# My new breeding queen



## Izzie999 (Nov 27, 2008)

Hi all,
Had a flying visit to Berlin to collect this lovely young lady yesterday. She is a blue tortie tabby and very assertive.

Hope you like her,we have called her Amy.
































Izzie


----------



## ChinaBlue (Feb 3, 2008)

She looks lovely - her colouring is fab!


----------



## Izzie999 (Nov 27, 2008)

ChinaBlue said:


> She looks lovely - her colouring is fab!


Thanks lol, she is a little tyke, very strong temperament on her as the gang are finding out. We are also expecting babies in a little over a week.

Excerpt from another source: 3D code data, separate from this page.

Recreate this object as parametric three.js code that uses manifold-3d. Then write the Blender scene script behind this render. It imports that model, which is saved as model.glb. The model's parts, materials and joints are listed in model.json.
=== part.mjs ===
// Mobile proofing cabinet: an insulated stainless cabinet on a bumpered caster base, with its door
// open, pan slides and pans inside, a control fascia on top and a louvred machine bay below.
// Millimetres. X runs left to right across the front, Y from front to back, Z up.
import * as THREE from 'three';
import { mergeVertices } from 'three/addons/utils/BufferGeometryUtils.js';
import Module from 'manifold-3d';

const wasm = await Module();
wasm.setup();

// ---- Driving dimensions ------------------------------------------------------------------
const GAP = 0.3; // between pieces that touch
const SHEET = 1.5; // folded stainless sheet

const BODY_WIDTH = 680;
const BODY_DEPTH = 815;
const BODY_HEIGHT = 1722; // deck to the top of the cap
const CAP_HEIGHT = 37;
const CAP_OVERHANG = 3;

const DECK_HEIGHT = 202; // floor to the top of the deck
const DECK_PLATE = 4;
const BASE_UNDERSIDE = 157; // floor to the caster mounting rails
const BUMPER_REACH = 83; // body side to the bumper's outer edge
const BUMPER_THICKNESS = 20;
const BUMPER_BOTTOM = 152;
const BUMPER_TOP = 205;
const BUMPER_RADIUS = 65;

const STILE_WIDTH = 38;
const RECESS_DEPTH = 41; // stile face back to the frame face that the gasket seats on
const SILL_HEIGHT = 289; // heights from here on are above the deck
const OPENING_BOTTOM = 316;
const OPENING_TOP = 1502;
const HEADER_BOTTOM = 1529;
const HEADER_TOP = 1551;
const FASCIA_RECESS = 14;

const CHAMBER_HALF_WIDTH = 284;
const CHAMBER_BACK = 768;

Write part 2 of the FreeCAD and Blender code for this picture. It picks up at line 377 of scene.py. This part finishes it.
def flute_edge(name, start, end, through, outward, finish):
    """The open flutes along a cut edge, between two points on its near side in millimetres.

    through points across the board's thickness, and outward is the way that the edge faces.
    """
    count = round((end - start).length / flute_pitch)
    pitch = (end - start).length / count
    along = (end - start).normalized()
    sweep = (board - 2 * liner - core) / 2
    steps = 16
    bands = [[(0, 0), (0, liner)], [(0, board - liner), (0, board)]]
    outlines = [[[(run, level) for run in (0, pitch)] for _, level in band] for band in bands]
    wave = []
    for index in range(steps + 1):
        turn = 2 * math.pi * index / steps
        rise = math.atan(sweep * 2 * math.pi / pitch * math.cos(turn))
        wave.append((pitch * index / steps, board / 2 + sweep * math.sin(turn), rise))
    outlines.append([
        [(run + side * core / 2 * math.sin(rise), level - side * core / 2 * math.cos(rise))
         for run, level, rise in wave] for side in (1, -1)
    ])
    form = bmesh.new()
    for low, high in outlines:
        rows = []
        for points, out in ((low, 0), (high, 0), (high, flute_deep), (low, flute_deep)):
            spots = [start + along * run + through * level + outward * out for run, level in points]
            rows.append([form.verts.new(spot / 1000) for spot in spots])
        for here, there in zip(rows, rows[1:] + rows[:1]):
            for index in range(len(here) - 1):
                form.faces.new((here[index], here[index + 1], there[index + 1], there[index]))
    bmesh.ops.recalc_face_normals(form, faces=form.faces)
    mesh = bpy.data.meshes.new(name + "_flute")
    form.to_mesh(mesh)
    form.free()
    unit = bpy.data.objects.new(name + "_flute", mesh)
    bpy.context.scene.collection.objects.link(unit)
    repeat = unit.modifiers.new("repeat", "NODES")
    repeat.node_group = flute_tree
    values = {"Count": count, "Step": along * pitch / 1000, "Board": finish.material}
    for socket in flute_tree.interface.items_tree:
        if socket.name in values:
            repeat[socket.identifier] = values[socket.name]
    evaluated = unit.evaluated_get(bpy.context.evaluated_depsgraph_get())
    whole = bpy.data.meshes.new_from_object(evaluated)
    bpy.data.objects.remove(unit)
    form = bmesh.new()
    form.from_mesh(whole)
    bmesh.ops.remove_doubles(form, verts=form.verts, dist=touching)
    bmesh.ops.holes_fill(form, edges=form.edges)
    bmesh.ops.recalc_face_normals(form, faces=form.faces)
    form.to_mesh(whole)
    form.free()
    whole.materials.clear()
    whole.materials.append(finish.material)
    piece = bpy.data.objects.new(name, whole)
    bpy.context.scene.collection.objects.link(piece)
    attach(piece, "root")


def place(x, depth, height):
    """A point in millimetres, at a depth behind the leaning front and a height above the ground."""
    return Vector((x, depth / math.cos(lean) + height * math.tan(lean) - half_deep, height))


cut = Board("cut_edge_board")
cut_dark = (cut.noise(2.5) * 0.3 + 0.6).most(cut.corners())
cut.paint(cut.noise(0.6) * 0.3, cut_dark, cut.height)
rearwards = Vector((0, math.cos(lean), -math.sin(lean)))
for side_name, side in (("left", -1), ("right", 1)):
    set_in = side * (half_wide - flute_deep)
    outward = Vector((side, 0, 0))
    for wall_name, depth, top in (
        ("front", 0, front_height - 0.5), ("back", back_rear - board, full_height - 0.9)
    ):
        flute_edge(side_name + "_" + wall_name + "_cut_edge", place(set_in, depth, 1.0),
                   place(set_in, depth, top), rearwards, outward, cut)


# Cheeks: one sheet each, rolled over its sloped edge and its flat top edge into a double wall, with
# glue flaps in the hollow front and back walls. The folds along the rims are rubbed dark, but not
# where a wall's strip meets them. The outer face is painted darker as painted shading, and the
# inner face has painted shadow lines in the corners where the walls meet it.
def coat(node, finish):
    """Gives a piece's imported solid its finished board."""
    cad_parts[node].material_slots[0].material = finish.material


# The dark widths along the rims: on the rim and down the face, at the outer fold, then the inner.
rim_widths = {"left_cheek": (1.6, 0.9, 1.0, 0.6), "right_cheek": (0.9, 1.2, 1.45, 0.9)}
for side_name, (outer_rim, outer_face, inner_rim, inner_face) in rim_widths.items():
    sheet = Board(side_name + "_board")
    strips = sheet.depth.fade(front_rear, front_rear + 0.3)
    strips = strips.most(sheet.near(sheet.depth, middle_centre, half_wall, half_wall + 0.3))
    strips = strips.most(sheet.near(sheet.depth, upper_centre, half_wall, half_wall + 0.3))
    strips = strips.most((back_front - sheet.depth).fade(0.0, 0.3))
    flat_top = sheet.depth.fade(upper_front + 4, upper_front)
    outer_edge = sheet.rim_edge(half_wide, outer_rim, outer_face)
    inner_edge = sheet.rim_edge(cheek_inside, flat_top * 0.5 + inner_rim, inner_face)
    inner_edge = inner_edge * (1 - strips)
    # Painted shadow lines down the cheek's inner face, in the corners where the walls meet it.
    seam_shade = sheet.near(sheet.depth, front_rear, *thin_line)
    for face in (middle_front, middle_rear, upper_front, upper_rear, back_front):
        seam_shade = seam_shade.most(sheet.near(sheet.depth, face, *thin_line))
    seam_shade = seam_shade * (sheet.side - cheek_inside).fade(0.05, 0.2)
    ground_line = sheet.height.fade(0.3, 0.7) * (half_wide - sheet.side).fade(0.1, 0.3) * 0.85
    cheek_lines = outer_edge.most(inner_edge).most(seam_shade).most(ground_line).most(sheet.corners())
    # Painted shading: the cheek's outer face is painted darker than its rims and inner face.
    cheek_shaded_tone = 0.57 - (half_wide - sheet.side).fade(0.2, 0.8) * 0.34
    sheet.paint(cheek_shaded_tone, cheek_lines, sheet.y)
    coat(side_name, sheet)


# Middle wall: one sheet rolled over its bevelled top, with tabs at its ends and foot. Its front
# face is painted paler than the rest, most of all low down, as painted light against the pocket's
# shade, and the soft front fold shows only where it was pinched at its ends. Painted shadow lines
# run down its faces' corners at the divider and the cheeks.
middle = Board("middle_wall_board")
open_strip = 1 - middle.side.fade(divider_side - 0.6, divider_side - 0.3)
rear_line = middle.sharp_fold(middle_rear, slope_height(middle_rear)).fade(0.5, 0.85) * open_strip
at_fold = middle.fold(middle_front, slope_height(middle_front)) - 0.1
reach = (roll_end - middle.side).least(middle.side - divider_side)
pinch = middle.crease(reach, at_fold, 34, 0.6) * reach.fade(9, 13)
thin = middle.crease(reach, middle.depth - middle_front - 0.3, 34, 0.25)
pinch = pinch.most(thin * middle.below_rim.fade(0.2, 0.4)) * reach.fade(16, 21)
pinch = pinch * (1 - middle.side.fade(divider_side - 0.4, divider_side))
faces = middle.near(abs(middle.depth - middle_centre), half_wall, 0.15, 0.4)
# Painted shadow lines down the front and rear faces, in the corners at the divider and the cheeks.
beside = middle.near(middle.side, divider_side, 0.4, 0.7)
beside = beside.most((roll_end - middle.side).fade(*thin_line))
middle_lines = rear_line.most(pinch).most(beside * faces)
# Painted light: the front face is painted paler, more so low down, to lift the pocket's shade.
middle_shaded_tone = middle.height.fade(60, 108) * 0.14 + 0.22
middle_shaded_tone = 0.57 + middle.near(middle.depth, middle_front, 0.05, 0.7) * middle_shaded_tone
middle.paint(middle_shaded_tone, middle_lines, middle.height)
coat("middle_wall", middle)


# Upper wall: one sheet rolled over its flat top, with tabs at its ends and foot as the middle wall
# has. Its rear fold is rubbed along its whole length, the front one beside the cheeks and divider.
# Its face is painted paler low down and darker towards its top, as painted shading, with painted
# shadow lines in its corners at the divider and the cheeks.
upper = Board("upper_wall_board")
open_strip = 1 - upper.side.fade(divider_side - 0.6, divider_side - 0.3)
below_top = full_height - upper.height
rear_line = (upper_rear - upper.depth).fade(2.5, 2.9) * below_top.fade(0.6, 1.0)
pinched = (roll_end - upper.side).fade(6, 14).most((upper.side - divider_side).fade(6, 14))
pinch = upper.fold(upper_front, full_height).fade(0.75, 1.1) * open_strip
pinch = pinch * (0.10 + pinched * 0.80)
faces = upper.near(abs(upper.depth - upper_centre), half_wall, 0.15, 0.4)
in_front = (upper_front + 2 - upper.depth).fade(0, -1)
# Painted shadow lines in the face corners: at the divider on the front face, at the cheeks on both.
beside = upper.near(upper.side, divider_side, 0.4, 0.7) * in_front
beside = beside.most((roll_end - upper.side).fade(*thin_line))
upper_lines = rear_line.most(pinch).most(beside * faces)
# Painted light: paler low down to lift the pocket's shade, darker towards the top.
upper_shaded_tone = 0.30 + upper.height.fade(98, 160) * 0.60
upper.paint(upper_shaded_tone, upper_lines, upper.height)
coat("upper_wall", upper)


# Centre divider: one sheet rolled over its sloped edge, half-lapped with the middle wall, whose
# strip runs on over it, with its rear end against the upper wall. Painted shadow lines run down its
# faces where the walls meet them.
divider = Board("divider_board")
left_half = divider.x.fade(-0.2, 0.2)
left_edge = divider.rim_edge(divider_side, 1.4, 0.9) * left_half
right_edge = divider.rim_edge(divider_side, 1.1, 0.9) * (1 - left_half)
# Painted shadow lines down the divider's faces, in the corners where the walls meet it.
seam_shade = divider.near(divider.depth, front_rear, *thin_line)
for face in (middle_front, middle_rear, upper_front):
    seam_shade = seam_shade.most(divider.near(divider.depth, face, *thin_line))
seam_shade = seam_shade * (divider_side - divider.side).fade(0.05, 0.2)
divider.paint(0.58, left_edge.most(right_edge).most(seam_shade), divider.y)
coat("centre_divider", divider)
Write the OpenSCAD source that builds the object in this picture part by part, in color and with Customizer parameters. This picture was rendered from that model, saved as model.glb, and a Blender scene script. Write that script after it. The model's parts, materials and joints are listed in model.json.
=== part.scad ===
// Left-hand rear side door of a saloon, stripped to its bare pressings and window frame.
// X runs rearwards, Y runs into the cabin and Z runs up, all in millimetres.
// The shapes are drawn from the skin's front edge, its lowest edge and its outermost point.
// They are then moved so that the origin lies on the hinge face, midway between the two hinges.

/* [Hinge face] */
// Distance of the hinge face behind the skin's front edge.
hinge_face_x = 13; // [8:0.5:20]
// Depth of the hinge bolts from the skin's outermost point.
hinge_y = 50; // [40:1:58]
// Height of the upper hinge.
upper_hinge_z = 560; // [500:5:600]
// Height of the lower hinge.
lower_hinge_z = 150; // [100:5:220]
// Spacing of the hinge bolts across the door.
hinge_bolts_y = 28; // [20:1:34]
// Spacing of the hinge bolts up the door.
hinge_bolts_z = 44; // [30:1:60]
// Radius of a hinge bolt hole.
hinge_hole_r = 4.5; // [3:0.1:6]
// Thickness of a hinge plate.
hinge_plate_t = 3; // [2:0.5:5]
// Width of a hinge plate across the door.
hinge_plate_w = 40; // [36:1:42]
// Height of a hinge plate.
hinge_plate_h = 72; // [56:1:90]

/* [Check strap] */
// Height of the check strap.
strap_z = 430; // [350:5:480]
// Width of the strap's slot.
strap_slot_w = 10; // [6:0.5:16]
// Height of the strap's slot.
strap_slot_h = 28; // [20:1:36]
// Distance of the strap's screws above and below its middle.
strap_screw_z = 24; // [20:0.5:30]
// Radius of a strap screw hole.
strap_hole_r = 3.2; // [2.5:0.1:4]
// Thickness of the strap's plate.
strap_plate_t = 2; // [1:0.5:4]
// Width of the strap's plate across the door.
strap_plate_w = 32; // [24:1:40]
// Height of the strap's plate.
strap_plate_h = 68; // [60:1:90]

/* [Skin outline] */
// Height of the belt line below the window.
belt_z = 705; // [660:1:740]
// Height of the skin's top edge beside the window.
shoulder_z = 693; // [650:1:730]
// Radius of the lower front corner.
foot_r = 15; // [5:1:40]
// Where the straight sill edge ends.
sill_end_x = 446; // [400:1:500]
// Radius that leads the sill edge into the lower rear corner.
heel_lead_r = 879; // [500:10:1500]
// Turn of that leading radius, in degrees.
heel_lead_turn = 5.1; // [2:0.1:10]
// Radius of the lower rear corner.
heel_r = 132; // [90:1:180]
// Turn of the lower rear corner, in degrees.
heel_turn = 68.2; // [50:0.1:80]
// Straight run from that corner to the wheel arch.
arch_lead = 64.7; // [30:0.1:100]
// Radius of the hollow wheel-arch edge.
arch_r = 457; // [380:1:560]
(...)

How are you? Keeping busy.

Izzie


----------



## spid (Nov 4, 2008)

Very sweet - looks like she will put anyone in their place.


----------



## Biawhiska (Mar 28, 2008)

shes really pretty, love her colour


----------



## 2lisa2 (Apr 30, 2010)

aww she is lovely


----------



## coral. (May 11, 2011)

awwwwww shes beautiful and im loving the scratch post


----------



## Taylorbaby (Jan 10, 2009)

so lovely!


----------



## FionaS (Jul 2, 2011)

She is beautiful!


----------



## Nico0laGouldsmith (Apr 23, 2011)

she's absolutely gorgeous!!!!!!!!!!!


----------



## jenny armour (Feb 28, 2010)

lovely girl is she the who is pregnant?


----------